Each line holding the word "model" counts once; give the total and nothing more.

• Items
________________

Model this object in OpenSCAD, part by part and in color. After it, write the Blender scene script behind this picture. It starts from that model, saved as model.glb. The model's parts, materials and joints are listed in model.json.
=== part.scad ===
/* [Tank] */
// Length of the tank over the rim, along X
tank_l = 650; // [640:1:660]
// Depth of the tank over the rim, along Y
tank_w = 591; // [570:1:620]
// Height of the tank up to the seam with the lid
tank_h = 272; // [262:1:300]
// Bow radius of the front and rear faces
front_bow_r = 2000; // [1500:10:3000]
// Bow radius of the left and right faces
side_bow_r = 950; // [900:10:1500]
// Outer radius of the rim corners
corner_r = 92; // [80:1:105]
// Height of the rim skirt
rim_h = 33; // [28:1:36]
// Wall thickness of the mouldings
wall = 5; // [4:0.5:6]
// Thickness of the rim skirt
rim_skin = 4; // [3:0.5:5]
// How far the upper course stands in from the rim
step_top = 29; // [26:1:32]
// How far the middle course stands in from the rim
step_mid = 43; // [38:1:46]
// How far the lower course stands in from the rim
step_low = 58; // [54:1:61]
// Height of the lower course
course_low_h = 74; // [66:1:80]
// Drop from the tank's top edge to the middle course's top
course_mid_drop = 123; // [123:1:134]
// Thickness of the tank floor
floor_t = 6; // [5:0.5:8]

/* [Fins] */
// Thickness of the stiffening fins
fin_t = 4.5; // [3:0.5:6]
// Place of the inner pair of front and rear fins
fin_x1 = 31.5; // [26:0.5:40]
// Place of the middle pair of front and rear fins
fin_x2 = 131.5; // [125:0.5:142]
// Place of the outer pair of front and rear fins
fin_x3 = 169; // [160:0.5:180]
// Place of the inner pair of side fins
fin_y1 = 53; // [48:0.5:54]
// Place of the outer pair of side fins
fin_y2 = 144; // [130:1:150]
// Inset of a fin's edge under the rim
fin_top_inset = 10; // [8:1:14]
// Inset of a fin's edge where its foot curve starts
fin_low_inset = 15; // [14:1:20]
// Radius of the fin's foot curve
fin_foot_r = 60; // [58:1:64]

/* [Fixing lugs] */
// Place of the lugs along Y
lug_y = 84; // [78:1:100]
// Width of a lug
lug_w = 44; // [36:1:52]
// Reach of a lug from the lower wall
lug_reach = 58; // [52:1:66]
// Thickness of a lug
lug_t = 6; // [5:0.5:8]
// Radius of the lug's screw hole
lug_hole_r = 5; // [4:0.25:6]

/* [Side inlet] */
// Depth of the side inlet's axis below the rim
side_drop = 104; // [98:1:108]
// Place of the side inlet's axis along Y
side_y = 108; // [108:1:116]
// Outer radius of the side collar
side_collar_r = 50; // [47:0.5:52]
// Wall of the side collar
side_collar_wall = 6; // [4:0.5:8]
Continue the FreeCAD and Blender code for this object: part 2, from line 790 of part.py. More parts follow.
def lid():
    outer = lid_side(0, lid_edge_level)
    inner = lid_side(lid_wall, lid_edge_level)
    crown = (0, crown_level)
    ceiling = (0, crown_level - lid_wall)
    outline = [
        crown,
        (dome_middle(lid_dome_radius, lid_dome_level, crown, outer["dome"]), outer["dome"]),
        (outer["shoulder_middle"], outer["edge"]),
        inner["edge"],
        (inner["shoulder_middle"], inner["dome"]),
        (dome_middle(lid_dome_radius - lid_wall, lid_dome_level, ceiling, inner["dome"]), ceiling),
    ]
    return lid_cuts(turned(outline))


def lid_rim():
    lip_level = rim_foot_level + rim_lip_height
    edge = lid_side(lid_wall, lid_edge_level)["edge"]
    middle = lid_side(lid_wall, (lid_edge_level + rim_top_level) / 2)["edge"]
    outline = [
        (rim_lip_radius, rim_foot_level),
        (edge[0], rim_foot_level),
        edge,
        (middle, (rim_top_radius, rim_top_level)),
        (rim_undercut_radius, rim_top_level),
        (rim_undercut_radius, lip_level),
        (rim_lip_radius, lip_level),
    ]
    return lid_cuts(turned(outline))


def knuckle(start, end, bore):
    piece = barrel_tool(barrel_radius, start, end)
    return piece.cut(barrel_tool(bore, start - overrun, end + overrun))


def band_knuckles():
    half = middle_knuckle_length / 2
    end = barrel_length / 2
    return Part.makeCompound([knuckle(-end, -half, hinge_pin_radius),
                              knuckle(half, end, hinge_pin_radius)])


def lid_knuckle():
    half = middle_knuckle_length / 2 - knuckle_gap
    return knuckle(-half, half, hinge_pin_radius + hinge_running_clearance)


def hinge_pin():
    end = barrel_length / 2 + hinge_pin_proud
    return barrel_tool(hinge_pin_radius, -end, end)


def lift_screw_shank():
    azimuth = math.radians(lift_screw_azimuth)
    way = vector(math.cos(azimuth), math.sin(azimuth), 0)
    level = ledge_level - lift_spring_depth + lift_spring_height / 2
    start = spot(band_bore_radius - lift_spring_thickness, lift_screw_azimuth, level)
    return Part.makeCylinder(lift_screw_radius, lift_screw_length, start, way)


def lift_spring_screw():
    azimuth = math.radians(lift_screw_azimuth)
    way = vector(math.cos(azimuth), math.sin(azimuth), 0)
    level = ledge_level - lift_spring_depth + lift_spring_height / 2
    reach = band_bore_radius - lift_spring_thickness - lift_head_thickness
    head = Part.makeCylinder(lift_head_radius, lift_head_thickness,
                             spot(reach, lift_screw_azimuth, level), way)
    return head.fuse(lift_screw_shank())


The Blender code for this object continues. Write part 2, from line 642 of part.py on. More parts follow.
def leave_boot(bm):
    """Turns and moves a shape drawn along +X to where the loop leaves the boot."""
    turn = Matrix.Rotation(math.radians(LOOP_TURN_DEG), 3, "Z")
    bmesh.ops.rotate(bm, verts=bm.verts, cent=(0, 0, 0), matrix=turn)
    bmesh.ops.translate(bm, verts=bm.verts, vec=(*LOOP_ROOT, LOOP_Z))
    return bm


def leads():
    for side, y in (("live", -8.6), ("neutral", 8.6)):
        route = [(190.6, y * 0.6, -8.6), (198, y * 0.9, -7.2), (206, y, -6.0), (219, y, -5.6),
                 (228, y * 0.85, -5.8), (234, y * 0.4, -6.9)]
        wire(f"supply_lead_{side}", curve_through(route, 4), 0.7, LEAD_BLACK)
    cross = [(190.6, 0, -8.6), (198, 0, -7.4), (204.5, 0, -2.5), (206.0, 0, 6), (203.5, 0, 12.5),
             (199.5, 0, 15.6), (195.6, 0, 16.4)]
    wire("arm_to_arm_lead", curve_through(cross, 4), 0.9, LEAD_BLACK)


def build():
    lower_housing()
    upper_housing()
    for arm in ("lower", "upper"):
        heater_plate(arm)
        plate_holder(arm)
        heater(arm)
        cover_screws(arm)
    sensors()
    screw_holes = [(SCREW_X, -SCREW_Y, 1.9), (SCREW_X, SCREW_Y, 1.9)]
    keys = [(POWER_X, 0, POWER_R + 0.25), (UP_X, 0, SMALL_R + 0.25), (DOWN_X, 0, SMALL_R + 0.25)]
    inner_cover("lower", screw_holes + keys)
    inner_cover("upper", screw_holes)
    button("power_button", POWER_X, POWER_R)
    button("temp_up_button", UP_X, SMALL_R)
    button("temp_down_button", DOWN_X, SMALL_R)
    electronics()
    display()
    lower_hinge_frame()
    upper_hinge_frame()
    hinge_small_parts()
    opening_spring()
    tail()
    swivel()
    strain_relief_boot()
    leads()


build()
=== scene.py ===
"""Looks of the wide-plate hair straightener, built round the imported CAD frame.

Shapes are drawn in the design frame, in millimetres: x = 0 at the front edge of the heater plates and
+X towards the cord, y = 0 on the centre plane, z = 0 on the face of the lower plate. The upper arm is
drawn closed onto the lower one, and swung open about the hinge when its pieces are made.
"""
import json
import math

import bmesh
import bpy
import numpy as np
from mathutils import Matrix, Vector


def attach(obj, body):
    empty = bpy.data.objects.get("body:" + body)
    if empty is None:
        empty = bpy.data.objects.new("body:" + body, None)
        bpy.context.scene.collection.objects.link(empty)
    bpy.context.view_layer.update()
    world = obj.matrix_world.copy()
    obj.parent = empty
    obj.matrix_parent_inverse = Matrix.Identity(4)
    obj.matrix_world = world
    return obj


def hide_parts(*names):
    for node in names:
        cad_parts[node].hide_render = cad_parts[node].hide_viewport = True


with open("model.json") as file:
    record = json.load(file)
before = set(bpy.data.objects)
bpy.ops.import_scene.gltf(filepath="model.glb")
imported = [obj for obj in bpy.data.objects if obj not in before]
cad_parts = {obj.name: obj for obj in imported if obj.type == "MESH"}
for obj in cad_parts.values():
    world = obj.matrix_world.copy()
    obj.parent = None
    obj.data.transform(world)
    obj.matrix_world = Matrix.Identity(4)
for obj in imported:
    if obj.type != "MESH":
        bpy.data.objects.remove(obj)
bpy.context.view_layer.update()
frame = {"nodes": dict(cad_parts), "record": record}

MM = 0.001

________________

• Answer to this problem
3